港の産業
それぞれの港には得意分野がある
それぞれの港には得意分野があります。漁港はもちろん漁業・水産業に特化した港です。港湾は,それぞれの得意分野から,おおまかに「商港」「工業港」「軍港」「マリーナ」などと呼ばれます。商港は,生活雑貨や食料品を積んだコンテナ船や旅客船が多く出入りする港です。東京港,横浜港,名古屋港,大阪港,神戸港,博多港など多くの港が商港です。
工業港は工業地帯の港で,川崎港,鹿島港,四日市港,水島港などがあります。原油,石炭,鉄鉱石,ボーキサイトなどを船で運び入れ,隣接する工場で精製や加工をします。
軍港は,自衛隊やアメリカ軍の基地がある港で,横須賀港,舞鶴港,呉港,佐世保港,那覇港などがあります。またマリーナは,ヨットをはじめレジャー船が利用する港です。
大きな港湾は,複数の顔をもつこともあります。東京港の代表的な顔は商業港ですが,商港区,工業港区,漁港区,マリーナ港区などに区分けされ,効率よく利用されています。
魚市場を中心に発展する水産都市
「みなと町」という言葉がありますが,大きな港のある町では,港を中心に町が栄えます。大きな漁港がある町は「水産都市」と呼ばれることもあります。魚が水揚げされる魚市場を起点に,魚を売買する仲卸業,製氷業,活魚車や冷蔵車などの運送業,水産加工業,冷凍・冷蔵の倉庫業などが,つながりあって発達します。また,朝市や魚食の文化が観光客を呼びこむ町もあります。

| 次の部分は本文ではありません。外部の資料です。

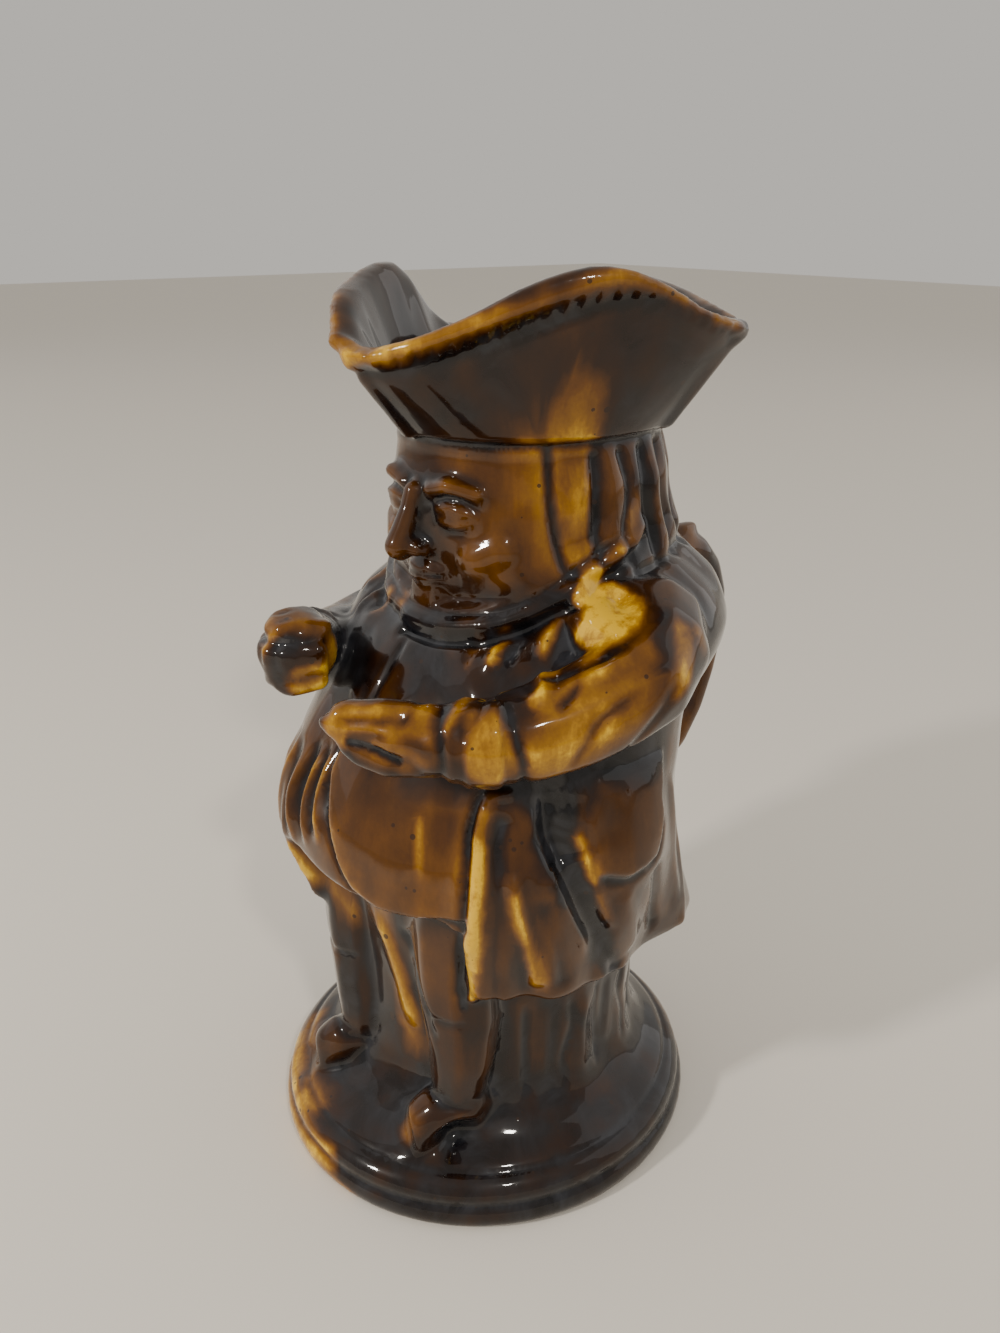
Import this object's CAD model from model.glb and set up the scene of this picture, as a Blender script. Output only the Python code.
# A treacle-glazed toby jug: a stout man in a cocked hat, moulded hollow, with a loop handle behind.
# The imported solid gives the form. This script carves the fine relief, glazes it and lights it.
import bpy
import math
import numpy as np
from mathutils import Matrix, Vector, noise
from mathutils.bvhtree import BVHTree


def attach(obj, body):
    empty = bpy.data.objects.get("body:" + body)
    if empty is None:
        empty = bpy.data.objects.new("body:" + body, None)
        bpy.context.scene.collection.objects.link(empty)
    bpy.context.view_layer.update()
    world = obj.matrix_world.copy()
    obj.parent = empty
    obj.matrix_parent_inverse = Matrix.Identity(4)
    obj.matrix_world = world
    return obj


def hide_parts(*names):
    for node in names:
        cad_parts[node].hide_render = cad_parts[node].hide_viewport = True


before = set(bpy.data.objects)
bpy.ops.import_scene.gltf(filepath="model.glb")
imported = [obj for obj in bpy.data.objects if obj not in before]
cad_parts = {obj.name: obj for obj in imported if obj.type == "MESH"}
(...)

漁業を支える業種もさまざまで,漁業協同組合,製網業や漁具屋,魚を入れる箱を扱う箱屋,造船所や船の計器類を扱う業者などのほか,漁船に食糧や生活物資を補給する業者,船に真水を給水する業者もあります。さらに,大きな港には船員のための銭湯が必ずありますし,息抜きをする飲食店街もにぎわいます。
港湾のさまざまな産業や機関
商業港では,船のコンテナを積み下ろす巨大クレーンが並ぶコンテナターミナルなど岸壁の荷揚げ施設を起点に,物流の業種がつながっていきます。運送業,貨物を運びこんで保管や分類をする倉庫業のほか,輸出入に関わる書類を扱う代理店業などもあります。
国際貨物を扱う港には,動植物と食品を調べる国の検疫機関があり,病害虫を防ぎ食の安全を守っています。また密輸品や偽造品を監視し,関税を徴収する税関もあります。
工業港には,原油の精製業,製鉄業,プラスチックなどを作る化学工業や,石炭や天然ガスを燃料にする火力発電所などが立地します。ほかにも,穀物が運ばれる港には製粉工場や家畜の飼料工場が立地するなど,輸入品目によって港周辺の産業も変わってきます。
港の安全や管理に関する仕事も多く,海上保安庁や消防署の仕事をはじめ,大きな船の運航や離着岸に欠かせない水先人やタグボートの仕事,海面のごみを集める清掃船の仕事,海底にたまった砂を掘るしゅんせつ船の仕事など,さまざまです。